**WORK REQUIRED:** Give back all the data exactly, line by line.

**RECORDED DATA:**
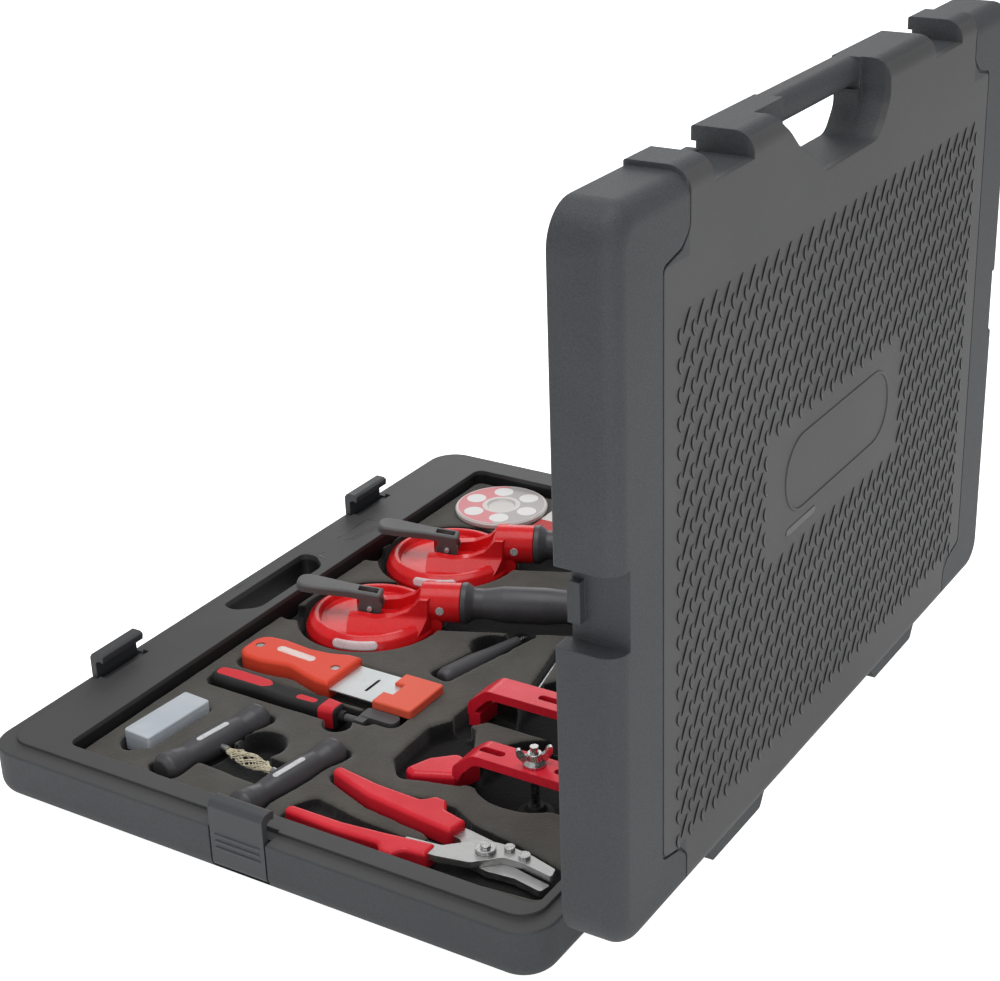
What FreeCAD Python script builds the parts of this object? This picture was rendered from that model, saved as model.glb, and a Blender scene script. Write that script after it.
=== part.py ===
import FreeCAD, Part
import math
import os
import Sketcher

# A glass-removal tool kit in an open moulded case. Millimetres, Z up. The base lies on z=0,
# centred on x=y=0, with its front at -Y and its hinge along X at +Y. The lid stands upright
# behind it. The tools lie in cut-outs in a foam insert.

Vector = FreeCAD.Vector
Rotation = FreeCAD.Rotation
Placement = FreeCAD.Placement
doc = FreeCAD.newDocument("ToolKit")

# --------------------------------------------------------------------------
# Driving dimensions
# --------------------------------------------------------------------------
DIMS = dict(
    # case
    case_length=600.0, case_width=462.0, base_height=38.0, lid_height=40.0, lid_width=457.0,
    plan_corner=25.0, edge_round=13.0, rim_lip=2.5, cap_from=217.0, cap_drop=3.4,
    rim_gap=0.3, shell_floor=3.0, tray_length=542.0, tray_front=176.0, tray_back=213.0,
    foam_top=29.0, foam_bottom=3.2, slot_length=110.0, slot_width=29.0, grip_bar=18.0,
    hinge_axis_back=240.0, hinge_axis_up=30.0, hinge_barrel=7.0, hinge_pin=2.5,
    running_gap=0.06, latch_width=45.0, latch_top=58.0, latch_spread=163.0,
    latch_pivot_up=10.5, latch_pin=1.5, latch_barrel=3.6,
    foot_length=84.0, foot_spread=133.0, foot_proud=11.0,
    # suction lifters
    cup_radius=57.0, dome_radius=53.4, collar_radius=16.0, collar_long=31.5, collar_up=43.0,
    pivot_up=38.5, lever_tilt=8.0, lifter_turn=113.4, lever_pin=2.0, plunger_radius=3.8,
    # scraper, blade case and wire pulls
    scraper_thick=14.0, blade_thick=1.2, guard_thick=6.6, box_long=64.0, box_wide=25.0,
    pull_length=98.0, cord_radius=1.6,
    # pliers and strap clamps
    arm_thick=5.0, grip_thick=13.0, strap_wide=23.0, strap_thick=7.0, stud_radius=3.0,
    pad_radius=13.0,
    # reel, rod, wire starter and carton
    disc_radius=41.0, disc_thick=4.9, rod_radius=1.6, picker_long=92.0,
    carton_long=44.0, carton_wide=24.0, carton_high=12.0,
)
sheet = doc.addObject("Spreadsheet::Sheet", "Dims")
for row, (alias, value) in enumerate(DIMS.items(), start=1):
    sheet.set("A%d" % row, alias)
    sheet.set("B%d" % row, str(value))
    sheet.setAlias("B%d" % row, alias)
doc.recompute()


# --------------------------------------------------------------------------
# Building helpers
# --------------------------------------------------------------------------
def bind(obj, prop, value):
    """Set a number, or an expression on the sheet with its aliases in braces."""
    if isinstance(value, str):
        obj.setExpression(prop, value.replace("{", "Dims.").replace("}", ""))
    else:
        setattr(obj, prop, value)


def placed(pos, turn=0.0):
    """A placement at pos, turned about the vertical."""
    return Placement(Vector(*pos), Rotation(Vector(0, 0, 1), turn))


def laid(pos, turn):
    """Lays a Z-axis solid down along +X, turns it about the vertical and moves it."""
    lay_down = Rotation(Vector(0, 1, 0), 90)
    return Placement(Vector(*pos), Rotation(Vector(0, 0, 1), turn).multiply(lay_down))


def in_frame(frame, obj):
    """Carry an object placed in a local frame into the case's frame."""
    obj.Placement = frame.multiply(obj.Placement)
    return obj


def box(name, length, width, height, pos):
    obj = doc.addObject("Part::Box", name)
    bind(obj, "Length", length)
    bind(obj, "Width", width)
    bind(obj, "Height", height)
    obj.Placement = placed(pos)
    return obj


def cyl(name, radius, height, pos, direction=(0, 0, 1)):
    obj = doc.addObject("Part::Cylinder", name)
    bind(obj, "Radius", radius)
    bind(obj, "Height", height)
    obj.Placement = Placement(Vector(*pos), Rotation(Vector(0, 0, 1), Vector(*direction)))
    return obj


def fuse(name, objs):
    obj = doc.addObject("Part::MultiFuse", name)
    obj.Shapes = objs
    obj.Refine = True
    return obj


def cut(name, base, tool):
    obj = doc.addObject("Part::Cut", name)
    obj.Base = base
    obj.Tool = tool
    return obj


def common(name, first, second):
    obj = doc.addObject("Part::MultiCommon", name)
    obj.Shapes = [first, second]
    return obj


def rect(x0, y0, x1, y1, radius=0.0):
    """Corner points of a rectangle, all with one corner radius."""
    return [(x0, y0, radius), (x1, y0, radius), (x1, y1, radius), (x0, y1, radius)]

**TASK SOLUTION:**
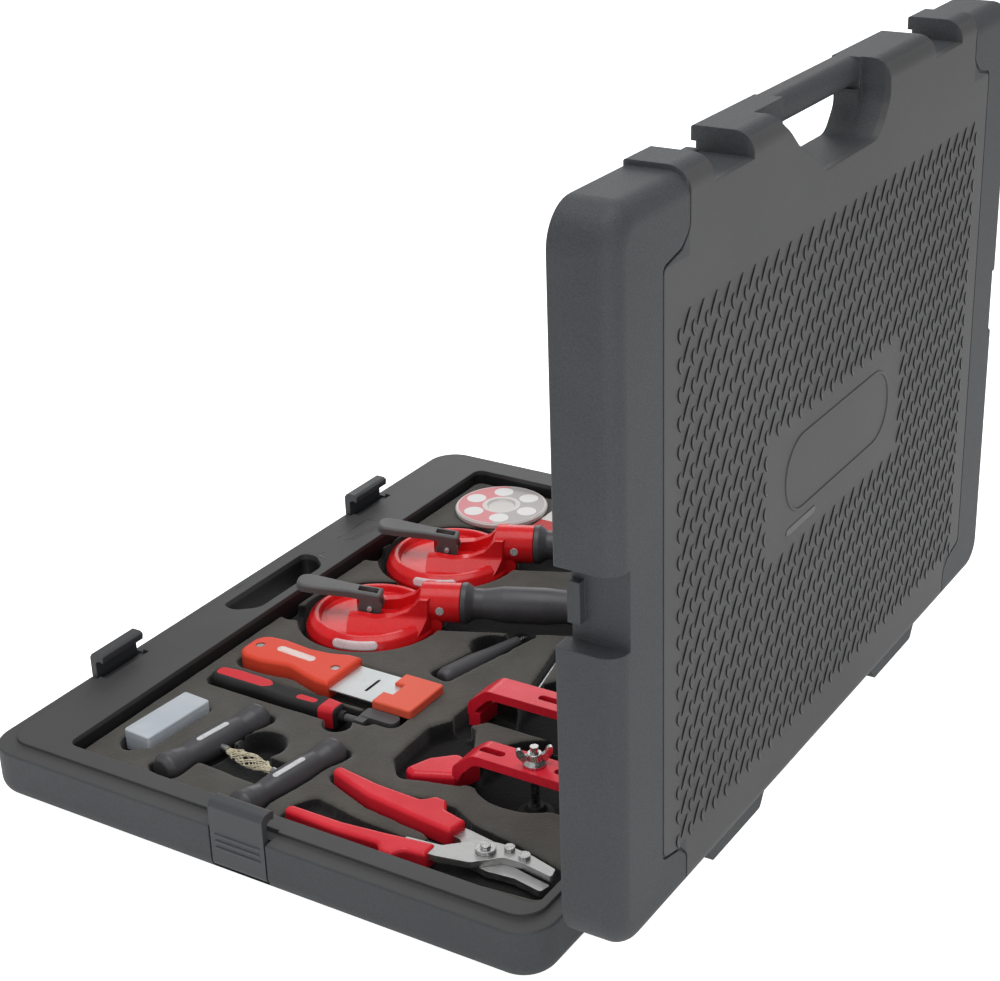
What FreeCAD Python script builds the parts of this object? This picture was rendered from that model, saved as model.glb, and a Blender scene script. Write that script after it.
=== part.py ===
import FreeCAD, Part
import math
import os
import Sketcher

# A glass-removal tool kit in an open moulded case. Millimetres, Z up. The base lies on z=0,
# centred on x=y=0, with its front at -Y and its hinge along X at +Y. The lid stands upright
# behind it. The tools lie in cut-outs in a foam insert.

Vector = FreeCAD.Vector
Rotation = FreeCAD.Rotation
Placement = FreeCAD.Placement
doc = FreeCAD.newDocument("ToolKit")

# --------------------------------------------------------------------------
# Driving dimensions
# --------------------------------------------------------------------------
DIMS = dict(
    # case
    case_length=600.0, case_width=462.0, base_height=38.0, lid_height=40.0, lid_width=457.0,
    plan_corner=25.0, edge_round=13.0, rim_lip=2.5, cap_from=217.0, cap_drop=3.4,
    rim_gap=0.3, shell_floor=3.0, tray_length=542.0, tray_front=176.0, tray_back=213.0,
    foam_top=29.0, foam_bottom=3.2, slot_length=110.0, slot_width=29.0, grip_bar=18.0,
    hinge_axis_back=240.0, hinge_axis_up=30.0, hinge_barrel=7.0, hinge_pin=2.5,
    running_gap=0.06, latch_width=45.0, latch_top=58.0, latch_spread=163.0,
    latch_pivot_up=10.5, latch_pin=1.5, latch_barrel=3.6,
    foot_length=84.0, foot_spread=133.0, foot_proud=11.0,
    # suction lifters
    cup_radius=57.0, dome_radius=53.4, collar_radius=16.0, collar_long=31.5, collar_up=43.0,
    pivot_up=38.5, lever_tilt=8.0, lifter_turn=113.4, lever_pin=2.0, plunger_radius=3.8,
    # scraper, blade case and wire pulls
    scraper_thick=14.0, blade_thick=1.2, guard_thick=6.6, box_long=64.0, box_wide=25.0,
    pull_length=98.0, cord_radius=1.6,
    # pliers and strap clamps
    arm_thick=5.0, grip_thick=13.0, strap_wide=23.0, strap_thick=7.0, stud_radius=3.0,
    pad_radius=13.0,
    # reel, rod, wire starter and carton
    disc_radius=41.0, disc_thick=4.9, rod_radius=1.6, picker_long=92.0,
    carton_long=44.0, carton_wide=24.0, carton_high=12.0,
)
sheet = doc.addObject("Spreadsheet::Sheet", "Dims")
for row, (alias, value) in enumerate(DIMS.items(), start=1):
    sheet.set("A%d" % row, alias)
    sheet.set("B%d" % row, str(value))
    sheet.setAlias("B%d" % row, alias)
doc.recompute()


# --------------------------------------------------------------------------
# Building helpers
# --------------------------------------------------------------------------
def bind(obj, prop, value):
    """Set a number, or an expression on the sheet with its aliases in braces."""
    if isinstance(value, str):
        obj.setExpression(prop, value.replace("{", "Dims.").replace("}", ""))
    else:
        setattr(obj, prop, value)


def placed(pos, turn=0.0):
    """A placement at pos, turned about the vertical."""
    return Placement(Vector(*pos), Rotation(Vector(0, 0, 1), turn))


def laid(pos, turn):
    """Lays a Z-axis solid down along +X, turns it about the vertical and moves it."""
    lay_down = Rotation(Vector(0, 1, 0), 90)
    return Placement(Vector(*pos), Rotation(Vector(0, 0, 1), turn).multiply(lay_down))


def in_frame(frame, obj):
    """Carry an object placed in a local frame into the case's frame."""
    obj.Placement = frame.multiply(obj.Placement)
    return obj


def box(name, length, width, height, pos):
    obj = doc.addObject("Part::Box", name)
    bind(obj, "Length", length)
    bind(obj, "Width", width)
    bind(obj, "Height", height)
    obj.Placement = placed(pos)
    return obj


def cyl(name, radius, height, pos, direction=(0, 0, 1)):
    obj = doc.addObject("Part::Cylinder", name)
    bind(obj, "Radius", radius)
    bind(obj, "Height", height)
    obj.Placement = Placement(Vector(*pos), Rotation(Vector(0, 0, 1), Vector(*direction)))
    return obj


def fuse(name, objs):
    obj = doc.addObject("Part::MultiFuse", name)
    obj.Shapes = objs
    obj.Refine = True
    return obj


def cut(name, base, tool):
    obj = doc.addObject("Part::Cut", name)
    obj.Base = base
    obj.Tool = tool
    return obj


def common(name, first, second):
    obj = doc.addObject("Part::MultiCommon", name)
    obj.Shapes = [first, second]
    return obj


def rect(x0, y0, x1, y1, radius=0.0):
    """Corner points of a rectangle, all with one corner radius."""
    return [(x0, y0, radius), (x1, y0, radius), (x1, y1, radius), (x0, y1, radius)]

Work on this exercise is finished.